CrunchyData / postgres-operator

Production PostgreSQL for Kubernetes, from high availability Postgres clusters to full-scale database-as-a-service.
https://access.crunchydata.com/documentation/postgres-operator/v5/
Apache License 2.0
3.87k stars 585 forks source link

Rate of S3 transactions for pgBackRest backups increase over time #3960

Open JJGadgets opened 1 month ago

JJGadgets commented 1 month ago

Please ensure you do the following when reporting a bug:

Note that some logs needed to troubleshoot may be found in the /pgdata/<CLUSTER-NAME>/pg_log directory on your Postgres instance.

An incomplete bug report can lead to delays in resolving the issue or the closing of a ticket, so please be as detailed as possible.

If you are looking for general support, please view the support page for where you can ask questions.
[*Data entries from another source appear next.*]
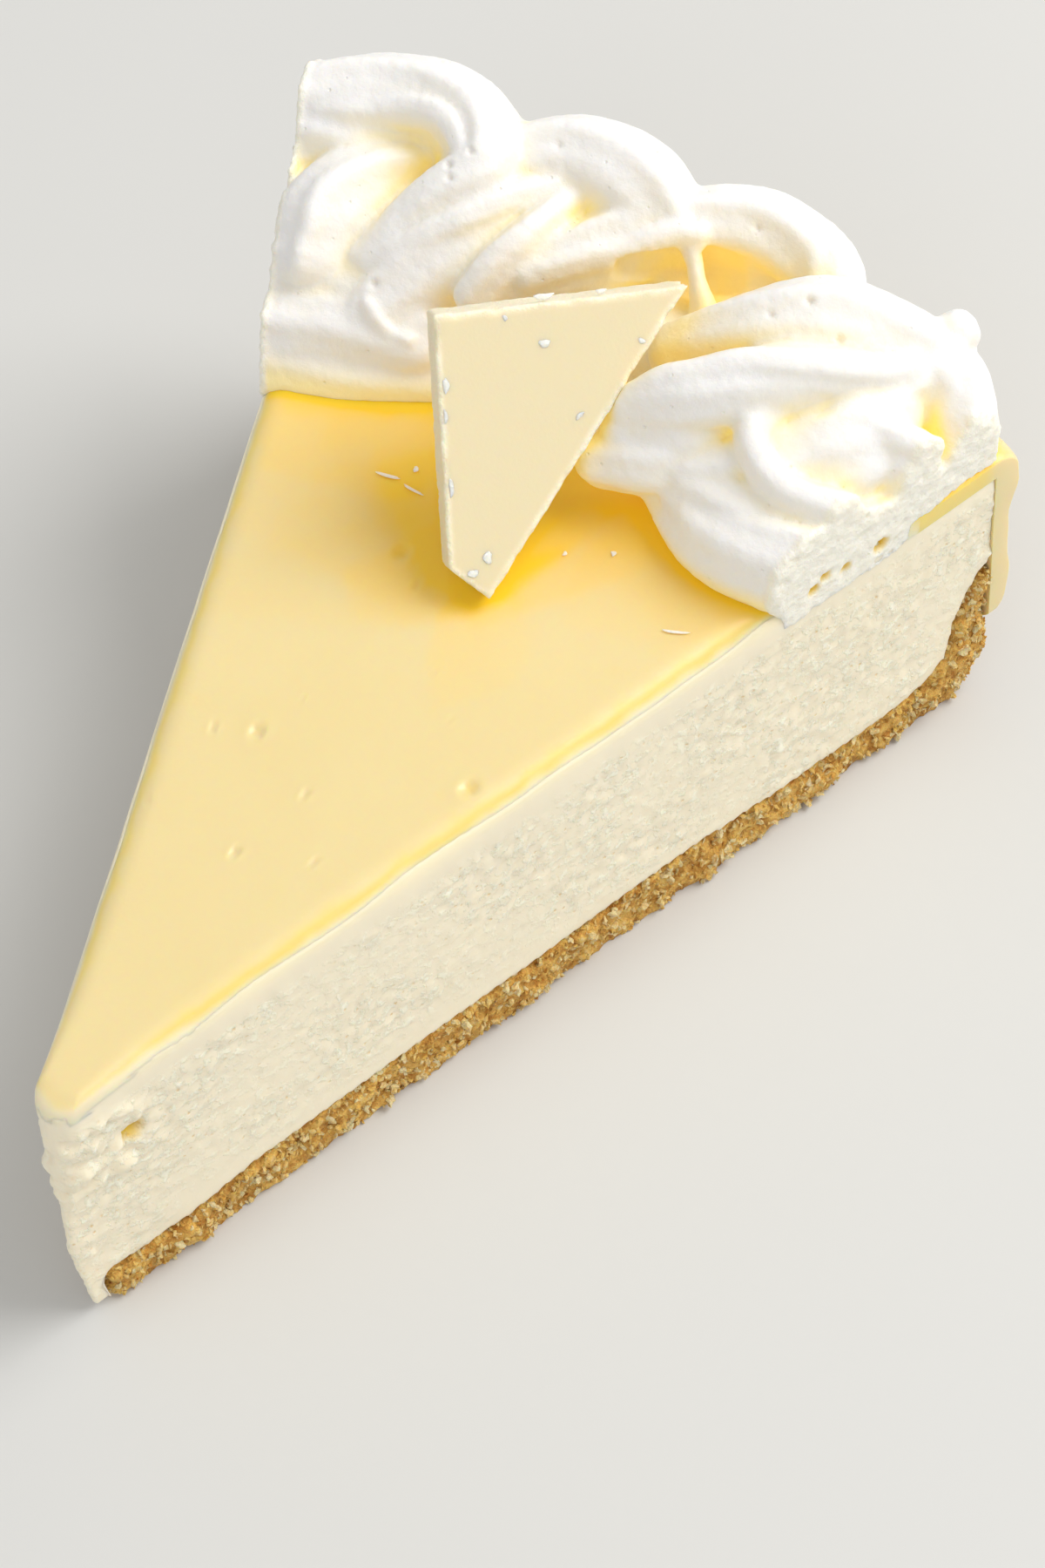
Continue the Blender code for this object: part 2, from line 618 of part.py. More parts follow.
def centre_slice(pieces):
    """Moves the slice so that the middle of its box is over the origin."""
    low = [min(v.co[axis] for piece in pieces for v in piece.data.vertices) for axis in range(3)]
    high = [max(v.co[axis] for piece in pieces for v in piece.data.vertices) for axis in range(3)]
    shift = Vector(((low[0] + high[0]) / 2.0, (low[1] + high[1]) / 2.0, low[2]))
    for piece in pieces:
        for vertex in piece.data.vertices:
            vertex.co -= shift
    print("shift in mm", [round(c / MM, 2) for c in shift])


def main():
    for old in list(bpy.data.objects):
        bpy.data.objects.remove(old)
    crumb = make_material("baked_crumb", (0.62, 0.36, 0.14), 0.85)
    cheese = make_material("cheese_filling", (0.85, 0.78, 0.62), 0.6)
    icing = make_material("white_chocolate_ganache", (0.93, 0.76, 0.36), 0.3)
    cream = make_material("whipped_cream", (0.93, 0.92, 0.88), 0.5)
    chocolate = make_material("white_chocolate", (0.88, 0.76, 0.46), 0.4)
    pieces = [build_crust(crumb), build_filling(cheese), build_ganache(icing), build_cream(cream),
              build_shard(chocolate)]
    make_pocket(pieces[2], icing)
    centre_slice(pieces)
    for piece in pieces:
        piece.data.shade_smooth()
        piece.data.set_sharp_from_angle(angle=math.radians(40.0))
        print(piece.name, "triangles", sum(len(p.vertices) - 2 for p in piece.data.polygons))


main()
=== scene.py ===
# %% [markdown]
# # A slice of white chocolate cheesecake
# The solids of the slice are already modelled: crust, filling, ganache, whipped cream and a
# piece of white chocolate. This lesson dresses them. Each soft piece is made again with far
# finer faces and gets the small relief that a knife, an oven or a piping bag leaves, then a
# material whose light soaks in. The solids stay the frame that everything is fitted to.

# %% Load the solids
import math

import bmesh
import bpy
import numpy as np
from mathutils import Matrix, Vector, noise
from mathutils.bvhtree import BVHTree


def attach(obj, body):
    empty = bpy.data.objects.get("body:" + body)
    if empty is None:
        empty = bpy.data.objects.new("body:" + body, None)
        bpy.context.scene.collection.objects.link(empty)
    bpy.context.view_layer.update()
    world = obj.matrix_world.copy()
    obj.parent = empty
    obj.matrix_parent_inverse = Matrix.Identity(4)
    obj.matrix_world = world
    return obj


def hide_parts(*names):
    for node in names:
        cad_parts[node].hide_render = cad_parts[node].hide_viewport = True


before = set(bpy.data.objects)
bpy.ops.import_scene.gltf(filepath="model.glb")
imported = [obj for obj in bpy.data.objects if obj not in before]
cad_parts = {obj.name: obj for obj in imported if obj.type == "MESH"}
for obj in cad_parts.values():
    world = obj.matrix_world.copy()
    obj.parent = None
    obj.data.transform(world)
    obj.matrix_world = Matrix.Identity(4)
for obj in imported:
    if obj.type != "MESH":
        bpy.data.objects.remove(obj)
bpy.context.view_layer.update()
print("solids:", sorted(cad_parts))

# %% [markdown]
# ## Where things are on a cake
# A slice is easiest to describe from the middle of its cake: how far out, how many degrees
# to one side, how high. The solids lie with the middle of their box over the origin, so one
# shift in X leads from the cake's middle to the scene. Sizes below are in millimetres.

# %% Sizes of the slice
MM = 0.001
CAKE_MIDDLE = np.array([-58.79, 0.0, 0.0])
CAKE_RADIUS = 113.5
HALF_ANGLE = math.radians(19.75)
FILLING_TOP = 34.7
ICING_TOP = 37.7


def on_cake(radius, degrees, height):
    """Place in mm from the cake's middle."""
    turn = math.radians(degrees)
    return Vector((radius * math.cos(turn), radius * math.sin(turn), height))


def into_slice(points):
    """How far each point lies behind the nearer of the two cut faces, in mm."""
    points = np.asarray(points)
    right = points[:, 0] * math.sin(HALF_ANGLE) + points[:, 1] * math.cos(HALF_ANGLE)
    left = points[:, 0] * math.sin(HALF_ANGLE) - points[:, 1] * math.cos(HALF_ANGLE)
    return np.minimum(right, left)


# %% [markdown]
# ## Meshes as arrays
# Fine relief means moving some hundred thousand vertices. Reading all of them into one
# array, changing the array and writing it back is far quicker than a loop over the mesh,
# and the same few helpers serve every piece.

# %% Read and write vertices
def read_points(piece):
    """Vertices in mm from the cake's middle."""
    flat = np.empty(3 * len(piece.data.vertices))
    piece.data.vertices.foreach_get("co", flat)
    return flat.reshape(-1, 3) / MM - CAKE_MIDDLE


def write_points(piece, points):
    piece.data.vertices.foreach_set("co", ((points + CAKE_MIDDLE) * MM).ravel())
    piece.data.update()


def read_normals(piece):
    flat = np.empty(3 * len(piece.data.vertices))
    piece.data.vertices.foreach_get("normal", flat)
    return flat.reshape(-1, 3)


def write_mask(piece, name, values):
    """Stores one number for each vertex, for a material to read."""
    layer = piece.data.attributes.new(name, "FLOAT", "POINT")
    layer.data.foreach_set("value", np.asarray(values, dtype=np.float32))


def new_piece(name, points, faces):
    """Object from points in mm from the cake's middle."""
    mesh = bpy.data.meshes.new(name)
    mesh.from_pydata(((np.asarray(points) + CAKE_MIDDLE) * MM).tolist(), [], faces)
    mesh.update()
    piece = bpy.data.objects.new(name, mesh)
    bpy.context.scene.collection.objects.link(piece)
    return piece


# %% Uneven values and soft steps
def uneven(points, size, seed=0.0):
    """Smooth random value, about -1 to 1, at each point; it changes over the size in mm."""
    shift = Vector((seed, -seed, 3.1 * seed))
    return np.array([noise.noise(Vector(p) / size + shift) for p in points])


def soft_step(low, high, values):
    """0 below low, 1 above high, with a soft run between them."""
    share = np.clip((np.asarray(values) - low) / (high - low), 0.0, 1.0)
    return share * share * (3.0 - 2.0 * share)


def fade(low, high, values):
    """1 below low, 0 above high, with a soft run between them."""
    return 1.0 - soft_step(low, high, values)


# %% Apply a modifier
def baked(piece, kind, **settings):
    """Adds one modifier, applies it and leaves a plain mesh."""
    step = piece.modifiers.new(kind.lower(), kind)
    for key, value in settings.items():
        setattr(step, key, value)
    graph = bpy.context.evaluated_depsgraph_get()
    mesh = bpy.data.meshes.new_from_object(piece.evaluated_get(graph))
    piece.modifiers.clear()
    piece.data = mesh
    return piece


# %% Merge, join and dress meshes
SAME_CORNER = 0.002 * MM


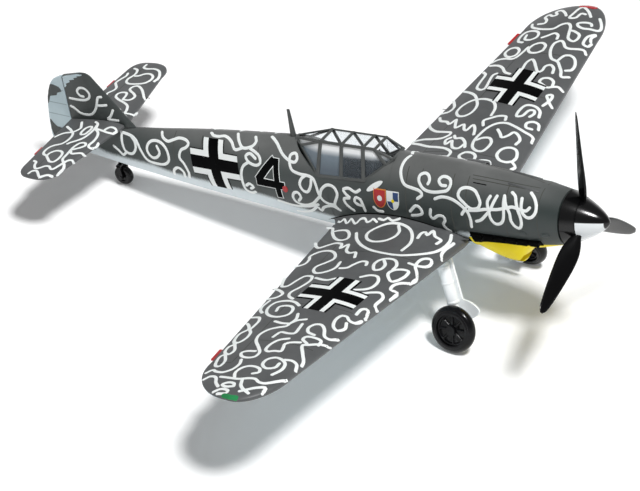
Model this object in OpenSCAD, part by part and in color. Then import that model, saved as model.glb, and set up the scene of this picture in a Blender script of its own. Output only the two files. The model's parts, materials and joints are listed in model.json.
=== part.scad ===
// Single-seat low-wing propeller fighter, 1:87 display model standing on its three wheels.
// Body frame used by every shape module: the spinner tip is the zero point, stations run aft
// along -X, +Y is the port side and +Z is up, square to the thrust line.
// stance() then sits the finished shape on its wheels, nose up, with the origin on the floor.

/* [Fuselage] */
// Station of the tail cone's end, behind the spinner tip
fuselage_len = 101; // [99:0.5:104]
// Half-width at the cockpit
fuselage_half_w = 5; // [4.6:0.1:5.4]
// Height of the cowl deck at the foot of the windscreen
deck_h = 7.3; // [7:0.1:7.6]
// Depth of the belly under the thrust line
belly_d = 7.5; // [7.2:0.1:7.9]
// Height of the spine where the antenna mast stands
spine_h = 7.6; // [7.4:0.1:7.8]
// Height of the tail cone's top, level with the fin's foot
tail_top_h = 4.8; // [4.5:0.1:5]
// Half-width of the tail cone's end
tail_half_w = 0.9; // [0.7:0.05:1.1]
// Thickness of the fuselage shell
shell_t = 0.7; // [0.5:0.05:0.9]
// Depth of the joint between cowl and lower cowl
cowl_split_d = 3.3; // [3.1:0.1:3.6]

/* [Wing] */
// Half of the wing span
half_span = 57.2; // [56:0.2:59]
// Distance of the wing root rib from the centre line
wing_root_y = 4.8; // [4.6:0.1:5]
// Distance of the rib where the rounded tip starts
tip_start_y = 48.8; // [47:0.2:50]
// Station of the leading edge at the root
root_le = 23; // [22.5:0.1:23.5]
// Station of the trailing edge at the root
root_te = 46.4; // [46:0.1:47]
// Station of the leading edge where the tip starts
outer_le = 26.8; // [26.3:0.1:27.3]
// Station of the trailing edge where the tip starts
outer_te = 40.7; // [40.2:0.1:41.2]
// Station of the outermost point of the tip
tip_station = 32.3; // [31.8:0.1:32.8]
// Depth of the root chord line under the thrust line
wing_d = 4.4; // [4.2:0.1:4.6]
// Upward slope of the wing
dihedral = 5.9; // [4:0.1:7]
// Thickness of the root section as a share of its chord
root_thick = 0.165; // [0.14:0.005:0.18]
// Thickness of the tip section as a share of its chord
tip_thick = 0.12; // [0.1:0.005:0.13]

/* [Tail] */
// Half of the tailplane span
tail_half_span = 18.1; // [17:0.1:19]
// Height of the tailplane over the thrust line
tailplane_h = 5.1; // [5:0.1:5.6]
// Chord of the tailplane at its root
tailplane_chord = 10.7; // [10:0.1:11.5]
// How far the rudder's hinge line lies ahead of the tail cone's end
hinge_inset = 3.3; // [3:0.1:4]
// Height of the fin's top at its leading edge
fin_top_h = 13.9; // [13:0.1:14.5]
// Half-thickness of the fin's foot
fin_half_t = 0.7; // [0.6:0.05:0.8]
// Widest chord of the rudder, behind its hinge line
rudder_chord = 5.1; // [4.5:0.1:5.8]

/* [Cockpit and canopy] */
// Station of the foot of the windscreen
screen_station = 35.4; // [35:0.1:35.8]
// Height of the canopy roof
canopy_h = 8.4; // [8.2:0.1:8.8]
// Half-width of the canopy roof
roof_half_w = 1.8; // [1.6:0.1:2]
// Half-width of the canopy at its sill
sill_half_w = 3.9; // [3.7:0.1:4]
// Height of the front end of the sill
sill_h = 3.8; // [3.6:0.1:4]
// Station of the point where the glazing meets the spine
glazing_end = 53.5; // [53:0.1:54]
// Thickness of the clear panes
pane_t = 0.3; // [0.2:0.05:0.4]
// Thickness of the metal frame over the panes
frame_t = 0.3; // [0.2:0.05:0.4]
// Width of the canopy's frame bars
bar_w = 0.75; // [0.6:0.05:0.9]
// Height of the antenna mast
mast_h = 4.9; // [4:0.1:6]

/* [Propeller] */
// Length of the spinner
spinner_len = 6.4; // [6:0.1:6.6]
// Radius of the spinner's base
spinner_r = 4.2; // [4:0.05:4.3]
// Radius of the propeller disc
prop_r = 17.4; // [16:0.1:18.5]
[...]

Thanks for reporting the issue, we're looking forward to helping you!

Overview

I have observed that after a while of a PostgresCluster being applied and running on my Kubernetes homelab cluster, my pgBackRest bucket on Cloudflare R2 will consume more and more transactions each month. More context in the Additional Information section below.

Environment

Please provide the following details:

Steps to Reproduce

REPRO

Provide steps to get to the error condition:

  1. Apply PostgresCluster with pgBackRest repos pointed to an R2 bucket.
  2. Set up R2 transaction count alerts.
  3. Leave the PostgresCluster running for a few months at almost similar load across the whole duration.
  4. Check R2 transaction count alerts and check the date within the month of each alert.

EXPECTED

  1. Transaction count and rate remains constant across months for roughly the same amount of database operations each month.
  2. Stay within R2 free tier for transaction count.

ACTUAL

  1. R2 transaction count goes past the free tier.
  2. Rate of transactions increases the longer the PostgresCluster age.

Logs

Unsure of what logs would be relevant to this issue. Advice on what logs to drill down on would be helpful.

R2 dashboard only shows transaction count up to a week without upgrading account plans, and this issue's timeframe is mainly in the unit of months, not days or weeks.

Additional Information

R2: Class A is mainly for uploads (CRUD), Class B is mainly for downloads. Class A has a free tier of 1 million transactions, Class B's free tier is 10 million.

My R2 transaction count alerts are triggering at earlier days within each month as the PostgresCluster ages, suggesting that the rate of transactions increases as the months go by. I have the alerts in a Discord channel and can screenshot them if they would be helpful at all, but I doubt it.

I have wiped and restored the PostgresCluster using the pgBackRest dataSource multiple times just because of this issue which then brings the rate of transaction count back down, then after 2 months or so I start going past the R2 free tier again and have to wipe and restore again. This cycle repeats itself and has repeated at least 3 times.

PostgresCluster resource manifest (managed by FluxCD GitOps): https://github.com/JJGadgets/Biohazard/blob/4035c729132335ed4bab1ca4010c029a6db1c338/kube/deploy/core/db/pg/clusters/template/crunchy.yaml#L48-L143

JJGadgets commented 1 month ago

@joryirving and @drewburr are also experiencing similar issues, we've discussed about this and couldn't come up with a reason or solution.

tjmoore4 commented 1 month ago

@JJGadgets Thanks for the detailed explanation. A couple of suggestions.

The first would be to look closely at the pgBackRest logs. Based on your linked cluster manifest, you don't have a repo host Pod enabled, so the relevant logs should be located in /pgdata/pgbackrest/log on your primary Pod. Those logs may give you a clue as to what might be happening. You could also increase your logging detail to give more information.

I also noticed your R2 repo (repo2) configuration is set to take full and incremental backups on a schedule, but it seems your retention settings are only for full and differential. Perhaps adding an incr retention policy might help in this case. Hope these suggestions help!